Dengan gaya bak kapten pasukan Avengers, Pak Menteri kasih aba-aba ke operator. Lima helikopter BNPB dilepas. Air digelontor dari langit, seperti hujan lokal ala Tuhan pakai ember. Totalnya? dua juta lebih liter air. Bayangkan, kalau itu dibotolkan, cukup buat hajatan se-Indonesia.
Belum cukup, garam pun ditebar ke awan 1.000 kilogram NaCl. Anak-anak kampung sempat bingung, kirain mau bikin kerupuk raksasa di udara.
“Bukannya kita lagi krisis garam ya, Pak?” celetuk Pak Karta lagi.
“Buat hujan buatan ini, harus garam dapur. Bukan garam himalaya. Jadi aman,” jelas tim OMC sambil terus memantau langit eh, maksudnya awan.

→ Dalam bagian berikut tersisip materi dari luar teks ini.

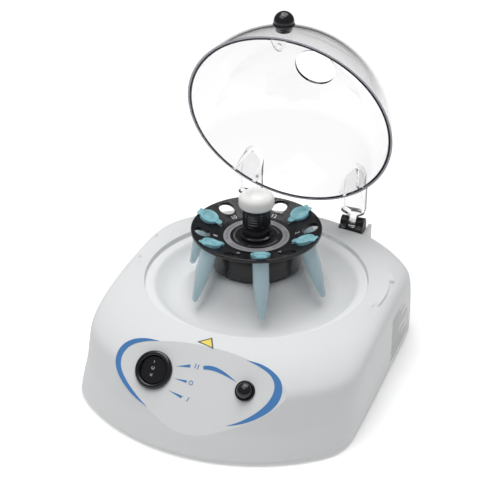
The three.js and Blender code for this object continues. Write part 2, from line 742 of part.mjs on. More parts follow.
// Its snap lid, with the thumb tab towards the rotor's axis and the strap on the outside.
const lidFace = COLLAR_SEAT + COLLAR + 0.12;
const lidRadius = TUBE_RADIUS + 1.15;
const strapOutline = [[-3.4, -1.5], [3.4, -1.5], [3, 1.7], [1.2, 2.2], [0, 1.6], [-1.2, 2.2], [-3, 1.7]];
const strap = raised(strapOutline, lidFace, lidFace + 0.9).translate([0, lidRadius, 0]);
const tabOutline = [[-2.7, 1.1], [-2.3, -2.5], [-0.9, -3.1], [0.9, -3.1], [2.3, -2.5], [2.7, 1.1]];
const thumbTab = raised(tabOutline, lidFace, lidFace + 0.9).translate([0, -lidRadius, 0]);
const plugRadius = TUBE_RADIUS - TUBE_WALL - 0.2;
const tubeLid = turned([
  [0, -1.2],
  [plugRadius, -1.2],
  [plugRadius, lidFace],
  [lidRadius, lidFace],
  [lidRadius, lidFace + 1.4],
  [plugRadius + 0.15, lidFace + 1.4],
  [plugRadius - 0.15, lidFace + 1],
  [0, lidFace + 1],
], 12).add(strap).add(thumbTab);

for (let i = 0; i < PLACES / 2; i++) {
  const angle = placeAngle(2 * i);
  addPart(`tube_${i + 1}`, atPlace(tubeBody, angle), material.tube, rotor);
  addPart(`tube_lid_${i + 1}`, atPlace(tubeLid, angle), material.tube, rotor);
}

// ---------------------------------------------------------------- controls

const switchBody = SWITCH_RADIUS - 2.2;
const switchBezel = turned([
  [0, -20],
  [switchBody, -20],
  [switchBody, 0.15],
  [SWITCH_RADIUS, 0.15],
  [SWITCH_RADIUS, 0.9],
  [SWITCH_RADIUS - 0.7, 2.3],
  [switchBody - 0.6, 2.3],
  [switchBody - 0.9, 1.9],
  [switchBody - 0.9, -10],
  [0, -10],
], 28);
addPart("switch_bezel", onPanel(switchBezel, SWITCH_U), material.black);

// The rocker turns about a line across the panel, 2.5 below its face.
const rockerRadius = switchBody - 1.55;
const rocker = turned([
  [0, -6],
  [rockerRadius - 0.35, -6],
  [rockerRadius, -5],
  [rockerRadius, 0.6],
  [rockerRadius - 0.45, 1.1],
  [0, 1.1],
], 24).subtract(crossRod(34, -12, 12, 0, 34.2, 96));
addPart("switch_rocker", onPanel(rocker, SWITCH_U), material.black);

const buttonSleeve = turned([
  [0, -14],
  [BUTTON_RADIUS + 0.9, -14],
  [BUTTON_RADIUS + 0.9, 0.15],
  [BUTTON_RADIUS + 1.5, 0.15],
  [BUTTON_RADIUS + 1.5, 1.2],
  [BUTTON_RADIUS + 1.1, 1.7],
  [BUTTON_RADIUS + 0.3, 1.7],
  [BUTTON_RADIUS + 0.3, -12.4],
  [0, -12.4],
], 20);
addPart("button_sleeve", onPanel(buttonSleeve, BUTTON_U), material.black);

const button = turned([
  [0, -9.8],
  [2, -9.8],
  [2, -3],
  [BUTTON_RADIUS, -3],
  [BUTTON_RADIUS, 2.6],
  ...arc(BUTTON_RADIUS, 15, 75, 3).map(([r, z]) => [r, 2.1 + z * 0.72]),
  [0, 5.7],
], 20);
addPart("push_button", onPanel(button, BUTTON_U), material.black);

class Helix extends THREE.Curve {
  constructor(radius, low, high, turns) {
    super();
    Object.assign(this, { radius, low, high, turns });
  }

  getPoint(t, target = new THREE.Vector3()) {
    const angle = t * this.turns * 2 * Math.PI;
    return target.set(
      this.radius * Math.cos(angle),
      this.radius * Math.sin(angle),
      this.low + (this.high - this.low) * t,
    );
  }
}
const wire = new THREE.Shape(arc(0.35, 0, 288, 4).map(([x, y]) => new THREE.Vector2(x, y)));
const coil = new THREE.ExtrudeGeometry(wire, {
  steps: 60,
  bevelEnabled: false,
  extrudePath: new Helix(BUTTON_RADIUS - 1.6, -11.7, -3.6, 5),
});
addPart("button_spring", onPanel(solid(coil), BUTTON_U), material.steel);

// ---------------------------------------------------------------- electrics

let board = block(-43, 43, -71, -31, 13, 14.6);
for (const x of [-38, 38]) {
  for (const y of [-66, -36]) {
    board = board.subtract(rod(1.6, 10, 18, 10).translate([x, y, 0]));
  }
}
addPart("circuit_board", board, material.board);
addPart("board_relay", block(-30, -15, -60, -41, 14.8, 29.8), material.relay);
addPart("board_capacitor", rod(5.2, 14.8, 32, 16).translate([2, -50, 0]), material.matteBlack);
const heatSink = block(16, 34, -48, -44, 14.8, 33).add(block(16, 34, -58, -44, 14.8, 17));
addPart("board_heat_sink", heatSink, material.motor);
const lidSwitch = block(-9.5, 9.5, -67.5, -61, 34, 43.8).add(block(-7, 7, -65, -64, 31, 35));
addPart("lid_switch", lidSwitch, material.matteBlack);

const jackFront = BACK_REACH - CASE_WALL - 1.6;
// A rod along Y about the socket's axis, from one distance behind the rotor's axis to another.
const backRod = (radius, from, to, segments) =>
  rod(radius, -to, -from, segments).rotate([90, 0, 0]).translate([0, 0, JACK_HEIGHT]);
const jack = block(-5.5, 5.5, 92, jackFront, JACK_HEIGHT - 6, JACK_HEIGHT + 6)
  .add(backRod(4.6, jackFront - 1, BACK_REACH - 0.4, 28))
  .subtract(backRod(3.2, 97, 120, 24))
  .add(backRod(1, 96, 100, 16));
addPart("power_socket", jack, material.matteBlack);

// ---------------------------------------------------------------- placing

machine.updateMatrixWorld(true);
const size = new THREE.Box3().setFromObject(machine, true);
machine.position.y = -Math.round(((size.min.y + size.max.y) / 2) * 10) / 10;

const centrifuge = new THREE.Group();
centrifuge.name = "mini_centrifuge";
centrifuge.add(machine);

export default centrifuge;
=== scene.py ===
"""Looks of a bench-top mini centrifuge with a vortex cup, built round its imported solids.

Sizes are given in millimetres about the rotor's axis and turned into metres as each piece is made.
"""

import json
import logging
import math
from dataclasses import dataclass
from enum import Enum
from typing import Any, Callable, Iterable, Optional, Sequence

import bpy
from mathutils import Matrix, Vector

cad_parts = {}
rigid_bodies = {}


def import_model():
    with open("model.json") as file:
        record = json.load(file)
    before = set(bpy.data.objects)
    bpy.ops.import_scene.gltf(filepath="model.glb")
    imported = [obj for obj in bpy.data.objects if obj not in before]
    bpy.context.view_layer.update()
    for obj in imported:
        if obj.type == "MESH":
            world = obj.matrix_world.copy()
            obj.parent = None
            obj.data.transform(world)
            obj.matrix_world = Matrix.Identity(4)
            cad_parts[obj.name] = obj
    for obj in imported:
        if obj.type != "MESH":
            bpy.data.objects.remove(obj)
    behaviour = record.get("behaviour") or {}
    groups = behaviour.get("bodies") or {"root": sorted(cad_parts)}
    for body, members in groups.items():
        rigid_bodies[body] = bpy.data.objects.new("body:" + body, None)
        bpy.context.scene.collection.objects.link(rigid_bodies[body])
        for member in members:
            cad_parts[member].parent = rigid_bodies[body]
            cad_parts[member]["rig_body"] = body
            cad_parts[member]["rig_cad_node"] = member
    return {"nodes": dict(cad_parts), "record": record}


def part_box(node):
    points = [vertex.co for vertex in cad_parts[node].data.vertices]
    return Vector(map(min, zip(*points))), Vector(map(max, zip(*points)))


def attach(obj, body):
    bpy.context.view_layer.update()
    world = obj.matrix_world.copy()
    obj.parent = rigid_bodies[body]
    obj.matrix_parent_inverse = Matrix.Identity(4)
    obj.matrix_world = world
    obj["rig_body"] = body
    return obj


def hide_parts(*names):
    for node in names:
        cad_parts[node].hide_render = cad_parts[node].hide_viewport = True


LOG = logging.getLogger("centrifuge")
MM = 0.001
Point = tuple[float, float]
Profile = Sequence[Point]
Colour = tuple[float, float, float]
Piece = bpy.types.Object


# ------------------------------------------------------------------ tools of the bench


def step(x: float = 0, y: float = 0, z: float = 0) -> Matrix:
    """Gives a step of so many millimetres."""
    return Matrix.Translation(Vector((x, y, z)) * MM)


def spin(angle: float, axis: str) -> Matrix:
    """Gives a turn of so many degrees about an axis."""
    return Matrix.Rotation(math.radians(angle), 4, axis)


class Join(Enum):
    """How one closed body is combined with another."""

    ADD = "UNION"
    CUT = "DIFFERENCE"
    KEEP = "INTERSECT"


def mode(name: str) -> None:
    """Goes to edit mode or back to object mode."""
    bpy.ops.object.mode_set(mode=name)


def alone(piece: Piece) -> None:
    """Selects one piece and nothing else, and makes it active.

    Args:
        piece: The piece that the next operator acts on.
    """
    if bpy.context.mode != "OBJECT":
        mode("OBJECT")
    bpy.ops.object.select_all(action="DESELECT")
    piece.select_set(True)
    bpy.context.view_layer.objects.active = piece


def named(piece: Piece, name: str) -> Piece:
    """Names a piece and its mesh.

    Args:
        piece: The piece.
        name: Its new name.

    Returns:
        The same piece.
    """
    piece.name = name
    piece.data.name = name
    return piece


def settled(piece: Piece, place: Matrix = Matrix.Identity(4)) -> Piece:
    """Moves a piece to its place and applies that place to its mesh.

    Args:
        piece: The piece.
        place: Where it goes, in metres.

    Returns:
        The same piece, its object at the origin.
    """
    alone(piece)
    piece.matrix_world = place @ piece.matrix_world
    bpy.ops.object.transform_apply(location=True, rotation=True, scale=True)
    return piece


def pick(piece: Piece, wanted: Callable[[int], bool]) -> None:
    """Selects vertices by number and leaves the piece in edit mode.

    Args:
        piece: The piece being shaped.
        wanted: Says whether the vertex with a number is selected.
    """
    alone(piece)
    mode("EDIT")
    bpy.ops.mesh.select_mode(type="VERT")
    bpy.ops.mesh.select_all(action="DESELECT")
    mode("OBJECT")
    for vertex in piece.data.vertices:
        vertex.select = wanted(vertex.index)
    mode("EDIT")


def outwards(piece: Piece) -> Piece:
    """Merges doubles, turns every face outwards and leaves edit mode.

    Args:
        piece: A closed piece.

    Returns:
        The same piece.
    """
    alone(piece)
    mode("EDIT")
    bpy.ops.mesh.select_all(action="SELECT")
    bpy.ops.mesh.remove_doubles(threshold=1e-7)
    bpy.ops.mesh.normals_make_consistent(inside=False)
    mode("OBJECT")
    return piece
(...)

Masalahnya, lahan gambut itu bukan kayak rumput biasa, dia bisa nyimpan bara seperti mantan yang belum move on. Luar mati, dalamnya masih panas. Kalau diinjak bisa meletus, kayak popcorn stres. Nah, itulah yang bikin pemadaman harus super niat dan super kompak.
Sayangnya, selama ini upaya pencegahan masih kayak angin segan, kipas pun enggan. Edukasi kurang, patroli lemah, dan masih ada yang anggap membakar lahan itu cara hemat-hemat tenaga, padahal bikin negara keluar duit miliar-miliar.
“Kita harus berubah. Gak bisa nunggu musim hujan terus. Karhutla itu bukan urusan satu instansi, tapi semua. Dari RT sampai Presiden,” kata Pak Menteri sambil ngelap keringat yang hampir kayak guyuran hujan buatan.
Pak RT Mukri berdiri, dengan suara yang sedikit serak karena kebanyakan hisap asap (bukan rokok).
“Saya janji, Pak. Tahun depan, kami bakal bikin lomba padam api, bukan lomba bakar lahan”
Api itu seperti utang, kalau kecil bisa diatur, kalau dibiarin jadi bencana. Rokan Hilir bukan cuma butuh semprotan dari udara. Tapi juga pencerahan dari tanah.
Edukasi harus turun ke kebun, bukan cuma ke seminar dan jangan lagi ada yang bangga karena lahan terbakar cepat bersih, sebab bersih belum tentu beres.
Karhutla bukan soal cuaca atau nasib. Tapi soal niat dan sistem. Kalau api bisa dicegah dari korek, kenapa tunggu helikopter?. Jangan sampai Indonesia dikenal dunia bukan karena batik atau rendang, tapi karena ‘asap ekspor tahunan’.[***]
Tulisan ini merupakan narasi feature-esai dengan gaya cerpen fiktif. Tokoh dan peristiwa di dalamnya sebagian merupakan rekaan, digunakan sebagai media edukasi dan penyadaran publik tentang pentingnya pencegahan kebakaran hutan dan lahan. Disampaikan dengan pendekatan humor dan perumpamaan untuk menjangkau pembaca secara lebih luas, tanpa mengurangi keseriusan isu yang diangkat. Redaksi mendukung upaya kolaboratif lintas sektor dalam penanggulangan karhutla secara adil, efektif, dan berkelanjutan.